What could have been going on in the mind of alleged arch-fraudster Bernie Madoff? David Faber at CNBC describes him as a “sociopath.” Others have asked how he could have slept at night. The scope and brazenness of his scams certainly put him beyond the experience and capabilities of most people.
Science blogger Melissa Lafsky, who writes Reality Base for Discover magazine’s website, has examined the path of psychology that could lead someone to steal so much for so long.
“Justification, entrenched in narcissism, topped with a heavy dose of self-delusion,” she concludes.

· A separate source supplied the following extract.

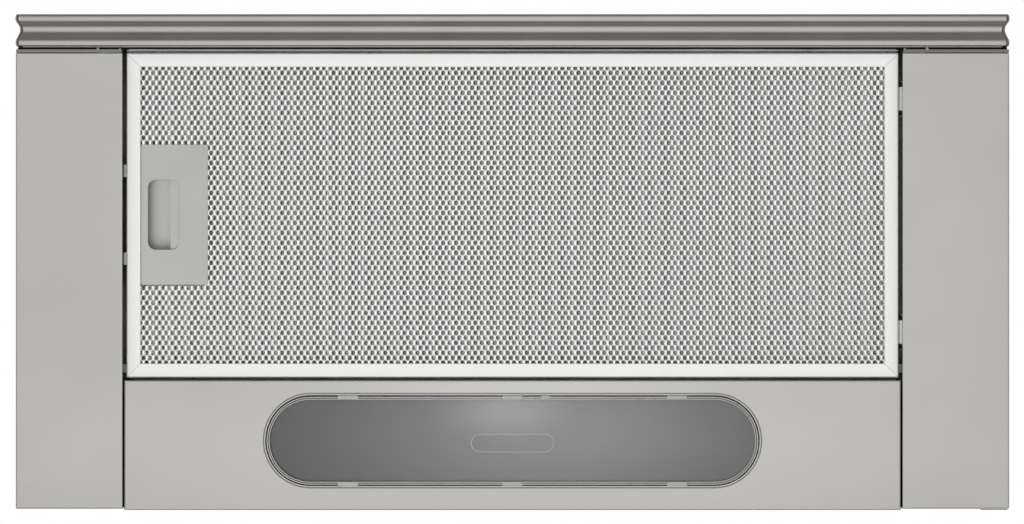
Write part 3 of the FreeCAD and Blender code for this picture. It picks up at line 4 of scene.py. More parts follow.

Lafsky cites an ABC interview with reformed white collar criminal Barry Minkow. (For more on Minkow’s scam, click here.) “We all have a cure,” Minkow says. “The irony of white collar crime is we believe that we’re one good week in trading away and we’ll get enough to pay it all back.”
The aligns with our own theory of how Madoff got into this mess. As we wrote on Saturday:
Our guess is that like that of many once-revered figures, Bernie did not set out to swindle anyone. In the beginning, he probably produced the returns he said he produced. Then, somewhere along the line, he probably had a bad month or two that he thought he could quickly offset with a strong one. So he fudged the results and then got back to even.
He probably did this a few times until, eventually, the recovery didn’t get him back to even. Instead of admitting this, however, he kept it up in the hopes that someday it would–and in the hope that he would be able to preserve his life and reputation.